YOUR INSTRUCTIONS: Below is a listing. Quote from it, exactly, the lines from the one containing "before = set(bpy.data.objects)" down to the one containing "# bright lamp", both ends included, and nothing else.

:::::

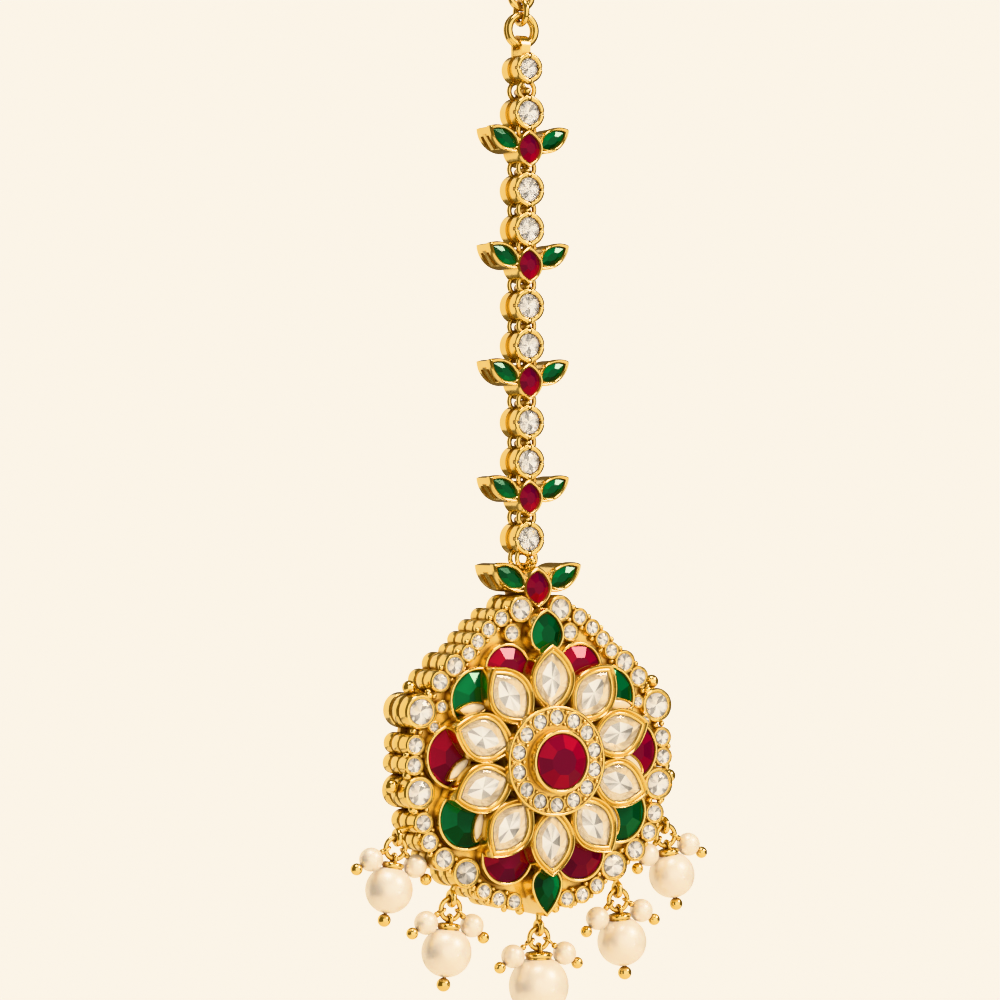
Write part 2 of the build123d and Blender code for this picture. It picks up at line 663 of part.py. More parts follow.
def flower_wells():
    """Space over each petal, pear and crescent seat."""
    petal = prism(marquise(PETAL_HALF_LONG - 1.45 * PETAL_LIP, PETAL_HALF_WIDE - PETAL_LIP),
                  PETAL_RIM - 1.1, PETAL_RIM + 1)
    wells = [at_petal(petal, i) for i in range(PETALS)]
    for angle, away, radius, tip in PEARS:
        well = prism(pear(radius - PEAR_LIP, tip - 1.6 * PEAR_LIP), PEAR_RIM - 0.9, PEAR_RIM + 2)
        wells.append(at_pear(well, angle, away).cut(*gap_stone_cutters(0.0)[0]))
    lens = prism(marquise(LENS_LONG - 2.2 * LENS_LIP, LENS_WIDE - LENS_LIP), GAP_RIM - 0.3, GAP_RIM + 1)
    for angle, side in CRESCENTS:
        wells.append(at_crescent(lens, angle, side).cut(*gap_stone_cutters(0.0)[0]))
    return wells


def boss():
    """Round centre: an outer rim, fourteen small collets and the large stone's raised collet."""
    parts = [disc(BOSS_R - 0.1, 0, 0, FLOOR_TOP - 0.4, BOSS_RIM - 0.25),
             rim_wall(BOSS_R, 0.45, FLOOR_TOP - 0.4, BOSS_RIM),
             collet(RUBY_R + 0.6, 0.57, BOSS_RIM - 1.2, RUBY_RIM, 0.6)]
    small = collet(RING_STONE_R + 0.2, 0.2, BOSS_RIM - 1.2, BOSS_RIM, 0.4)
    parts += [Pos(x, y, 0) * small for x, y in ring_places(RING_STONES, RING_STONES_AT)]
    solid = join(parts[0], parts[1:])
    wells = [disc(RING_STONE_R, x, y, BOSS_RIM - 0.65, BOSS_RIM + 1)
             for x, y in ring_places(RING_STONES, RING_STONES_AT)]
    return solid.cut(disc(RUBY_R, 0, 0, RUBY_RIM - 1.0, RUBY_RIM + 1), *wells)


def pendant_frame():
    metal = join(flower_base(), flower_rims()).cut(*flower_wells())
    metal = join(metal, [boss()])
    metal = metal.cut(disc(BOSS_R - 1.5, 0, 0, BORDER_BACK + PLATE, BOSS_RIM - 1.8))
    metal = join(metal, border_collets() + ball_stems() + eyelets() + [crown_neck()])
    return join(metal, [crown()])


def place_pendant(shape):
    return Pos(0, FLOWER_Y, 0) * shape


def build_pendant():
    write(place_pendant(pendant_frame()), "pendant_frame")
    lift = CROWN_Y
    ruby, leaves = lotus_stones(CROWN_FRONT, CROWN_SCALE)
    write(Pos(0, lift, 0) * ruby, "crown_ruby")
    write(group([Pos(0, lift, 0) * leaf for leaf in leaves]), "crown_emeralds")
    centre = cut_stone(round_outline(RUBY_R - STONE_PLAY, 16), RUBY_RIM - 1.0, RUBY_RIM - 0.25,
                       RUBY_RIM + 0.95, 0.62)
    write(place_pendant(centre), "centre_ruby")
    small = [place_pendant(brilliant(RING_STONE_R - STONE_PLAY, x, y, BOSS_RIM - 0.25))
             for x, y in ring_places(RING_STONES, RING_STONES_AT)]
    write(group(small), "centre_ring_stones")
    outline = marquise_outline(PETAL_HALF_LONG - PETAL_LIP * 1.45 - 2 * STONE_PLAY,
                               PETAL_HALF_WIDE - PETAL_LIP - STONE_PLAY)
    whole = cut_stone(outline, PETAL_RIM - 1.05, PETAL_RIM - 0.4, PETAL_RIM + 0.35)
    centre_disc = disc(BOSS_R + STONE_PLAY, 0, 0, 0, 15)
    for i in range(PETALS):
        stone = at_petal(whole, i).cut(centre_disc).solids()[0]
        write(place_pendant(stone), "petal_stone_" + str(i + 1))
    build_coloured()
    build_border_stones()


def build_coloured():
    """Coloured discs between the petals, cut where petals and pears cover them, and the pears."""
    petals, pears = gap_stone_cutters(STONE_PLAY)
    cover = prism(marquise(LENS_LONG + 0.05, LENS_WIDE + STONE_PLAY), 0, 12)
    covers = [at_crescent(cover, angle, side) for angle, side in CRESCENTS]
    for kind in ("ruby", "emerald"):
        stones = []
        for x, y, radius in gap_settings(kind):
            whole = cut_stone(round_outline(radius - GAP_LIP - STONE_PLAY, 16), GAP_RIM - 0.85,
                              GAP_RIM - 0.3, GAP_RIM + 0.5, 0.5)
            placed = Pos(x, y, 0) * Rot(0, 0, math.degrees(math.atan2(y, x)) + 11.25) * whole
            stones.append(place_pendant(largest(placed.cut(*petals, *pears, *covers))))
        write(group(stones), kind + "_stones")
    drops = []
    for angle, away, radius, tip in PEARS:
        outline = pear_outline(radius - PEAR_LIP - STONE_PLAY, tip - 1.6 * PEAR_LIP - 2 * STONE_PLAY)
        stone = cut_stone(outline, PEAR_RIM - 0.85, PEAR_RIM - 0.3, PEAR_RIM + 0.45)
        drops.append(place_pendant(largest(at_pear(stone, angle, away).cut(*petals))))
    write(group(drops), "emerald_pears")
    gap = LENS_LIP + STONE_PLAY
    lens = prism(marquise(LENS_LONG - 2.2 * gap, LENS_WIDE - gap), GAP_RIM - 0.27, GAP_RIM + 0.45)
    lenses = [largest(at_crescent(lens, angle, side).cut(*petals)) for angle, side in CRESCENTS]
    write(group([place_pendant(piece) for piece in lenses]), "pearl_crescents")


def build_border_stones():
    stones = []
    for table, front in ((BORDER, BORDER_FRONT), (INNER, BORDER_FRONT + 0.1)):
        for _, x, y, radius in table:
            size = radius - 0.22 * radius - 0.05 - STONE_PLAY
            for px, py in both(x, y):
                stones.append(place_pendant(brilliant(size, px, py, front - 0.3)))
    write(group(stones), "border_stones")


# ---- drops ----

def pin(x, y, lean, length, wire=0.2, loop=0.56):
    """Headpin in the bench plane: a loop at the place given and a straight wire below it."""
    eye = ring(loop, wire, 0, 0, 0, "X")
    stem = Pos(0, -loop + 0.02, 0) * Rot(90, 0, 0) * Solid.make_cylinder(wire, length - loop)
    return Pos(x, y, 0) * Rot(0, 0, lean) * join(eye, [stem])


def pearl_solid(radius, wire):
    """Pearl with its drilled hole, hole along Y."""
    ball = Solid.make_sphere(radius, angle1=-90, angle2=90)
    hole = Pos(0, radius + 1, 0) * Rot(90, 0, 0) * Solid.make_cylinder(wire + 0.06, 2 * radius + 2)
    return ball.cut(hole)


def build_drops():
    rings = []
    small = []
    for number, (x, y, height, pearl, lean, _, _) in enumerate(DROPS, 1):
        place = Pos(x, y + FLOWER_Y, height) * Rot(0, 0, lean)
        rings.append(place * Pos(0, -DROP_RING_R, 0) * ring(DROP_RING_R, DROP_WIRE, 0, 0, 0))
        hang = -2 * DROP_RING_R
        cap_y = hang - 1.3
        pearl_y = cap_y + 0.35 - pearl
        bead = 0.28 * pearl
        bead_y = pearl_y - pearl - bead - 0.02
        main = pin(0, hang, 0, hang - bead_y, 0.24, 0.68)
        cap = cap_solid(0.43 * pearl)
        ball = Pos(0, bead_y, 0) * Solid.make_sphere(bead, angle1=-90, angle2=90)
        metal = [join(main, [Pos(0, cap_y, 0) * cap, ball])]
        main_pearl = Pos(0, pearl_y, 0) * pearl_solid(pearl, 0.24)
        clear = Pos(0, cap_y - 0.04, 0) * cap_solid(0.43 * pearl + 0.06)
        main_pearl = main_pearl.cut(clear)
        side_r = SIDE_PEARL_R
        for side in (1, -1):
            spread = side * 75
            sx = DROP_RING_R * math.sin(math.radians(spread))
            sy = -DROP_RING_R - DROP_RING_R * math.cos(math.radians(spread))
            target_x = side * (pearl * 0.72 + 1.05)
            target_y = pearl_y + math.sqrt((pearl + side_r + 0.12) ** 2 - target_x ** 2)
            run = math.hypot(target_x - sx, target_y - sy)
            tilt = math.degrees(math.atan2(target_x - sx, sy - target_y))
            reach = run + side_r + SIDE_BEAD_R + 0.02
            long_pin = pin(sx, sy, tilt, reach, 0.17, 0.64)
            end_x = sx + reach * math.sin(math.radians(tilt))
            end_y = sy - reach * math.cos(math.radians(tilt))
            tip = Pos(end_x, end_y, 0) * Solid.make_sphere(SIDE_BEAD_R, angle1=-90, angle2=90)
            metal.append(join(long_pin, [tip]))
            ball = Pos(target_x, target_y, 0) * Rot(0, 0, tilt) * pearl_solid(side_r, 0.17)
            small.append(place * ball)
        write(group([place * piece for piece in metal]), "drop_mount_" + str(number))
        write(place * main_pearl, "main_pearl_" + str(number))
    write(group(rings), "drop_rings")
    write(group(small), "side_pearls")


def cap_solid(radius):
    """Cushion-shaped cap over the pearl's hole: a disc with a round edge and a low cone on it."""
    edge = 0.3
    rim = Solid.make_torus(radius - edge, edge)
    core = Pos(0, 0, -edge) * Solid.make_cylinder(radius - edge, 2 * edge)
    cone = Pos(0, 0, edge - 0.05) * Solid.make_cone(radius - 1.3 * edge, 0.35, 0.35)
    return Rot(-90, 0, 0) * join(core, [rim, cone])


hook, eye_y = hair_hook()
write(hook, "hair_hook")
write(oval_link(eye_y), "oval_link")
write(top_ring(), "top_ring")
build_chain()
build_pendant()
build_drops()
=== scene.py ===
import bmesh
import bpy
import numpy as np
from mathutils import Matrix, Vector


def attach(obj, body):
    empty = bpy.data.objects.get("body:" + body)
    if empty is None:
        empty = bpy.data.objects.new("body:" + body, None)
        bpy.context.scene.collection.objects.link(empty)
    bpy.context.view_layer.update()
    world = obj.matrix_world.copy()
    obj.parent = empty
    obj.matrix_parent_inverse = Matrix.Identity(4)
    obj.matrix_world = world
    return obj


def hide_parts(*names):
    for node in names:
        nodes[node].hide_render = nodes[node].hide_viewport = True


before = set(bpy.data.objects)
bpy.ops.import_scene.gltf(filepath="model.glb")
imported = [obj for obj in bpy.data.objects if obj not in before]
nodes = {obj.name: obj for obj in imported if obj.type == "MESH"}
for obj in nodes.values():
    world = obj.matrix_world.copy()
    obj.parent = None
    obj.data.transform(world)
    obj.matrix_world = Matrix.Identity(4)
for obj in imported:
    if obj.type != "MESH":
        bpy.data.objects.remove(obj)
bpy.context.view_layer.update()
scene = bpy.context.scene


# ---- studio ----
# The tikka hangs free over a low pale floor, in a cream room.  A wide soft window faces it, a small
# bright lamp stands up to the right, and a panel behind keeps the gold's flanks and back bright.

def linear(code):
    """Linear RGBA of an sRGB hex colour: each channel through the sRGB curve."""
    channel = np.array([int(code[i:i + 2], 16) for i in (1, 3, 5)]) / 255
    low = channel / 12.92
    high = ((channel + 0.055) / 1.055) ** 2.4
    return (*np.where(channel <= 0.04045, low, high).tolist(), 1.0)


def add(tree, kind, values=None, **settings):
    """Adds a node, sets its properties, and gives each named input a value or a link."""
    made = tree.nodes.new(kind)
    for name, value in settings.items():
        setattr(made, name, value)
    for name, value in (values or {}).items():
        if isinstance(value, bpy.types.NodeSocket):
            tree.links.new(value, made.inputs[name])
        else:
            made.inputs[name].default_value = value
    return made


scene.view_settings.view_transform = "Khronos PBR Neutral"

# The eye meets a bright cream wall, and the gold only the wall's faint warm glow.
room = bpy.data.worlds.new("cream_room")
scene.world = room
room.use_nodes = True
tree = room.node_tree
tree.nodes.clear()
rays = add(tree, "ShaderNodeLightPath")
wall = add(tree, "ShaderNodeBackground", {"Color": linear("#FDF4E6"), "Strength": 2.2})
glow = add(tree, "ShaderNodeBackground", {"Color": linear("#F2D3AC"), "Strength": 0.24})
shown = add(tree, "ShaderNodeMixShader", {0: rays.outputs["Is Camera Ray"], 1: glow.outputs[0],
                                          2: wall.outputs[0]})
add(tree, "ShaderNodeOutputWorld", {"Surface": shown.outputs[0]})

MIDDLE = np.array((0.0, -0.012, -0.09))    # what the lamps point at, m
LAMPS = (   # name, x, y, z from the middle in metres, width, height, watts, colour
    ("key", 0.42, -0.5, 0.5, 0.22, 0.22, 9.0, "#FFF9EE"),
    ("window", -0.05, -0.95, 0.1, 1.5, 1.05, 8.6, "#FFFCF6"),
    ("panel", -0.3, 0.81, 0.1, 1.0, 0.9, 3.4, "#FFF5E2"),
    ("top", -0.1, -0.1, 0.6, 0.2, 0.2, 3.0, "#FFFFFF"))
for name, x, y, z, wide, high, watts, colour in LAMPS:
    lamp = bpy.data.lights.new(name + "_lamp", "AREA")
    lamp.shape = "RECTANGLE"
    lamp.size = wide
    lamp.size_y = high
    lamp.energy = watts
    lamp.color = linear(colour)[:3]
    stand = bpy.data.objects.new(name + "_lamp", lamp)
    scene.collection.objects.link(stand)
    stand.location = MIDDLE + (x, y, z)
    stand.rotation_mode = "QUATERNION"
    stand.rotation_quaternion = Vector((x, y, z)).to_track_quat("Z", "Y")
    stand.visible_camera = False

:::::

ANSWER TO THE EXERCISE:
before = set(bpy.data.objects)
bpy.ops.import_scene.gltf(filepath="model.glb")
imported = [obj for obj in bpy.data.objects if obj not in before]
nodes = {obj.name: obj for obj in imported if obj.type == "MESH"}
for obj in nodes.values():
    world = obj.matrix_world.copy()
    obj.parent = None
    obj.data.transform(world)
    obj.matrix_world = Matrix.Identity(4)
for obj in imported:
    if obj.type != "MESH":
        bpy.data.objects.remove(obj)
bpy.context.view_layer.update()
scene = bpy.context.scene


# ---- studio ----
# The tikka hangs free over a low pale floor, in a cream room.  A wide soft window faces it, a small
# bright lamp stands up to the right, and a panel behind keeps the gold's flanks and back bright.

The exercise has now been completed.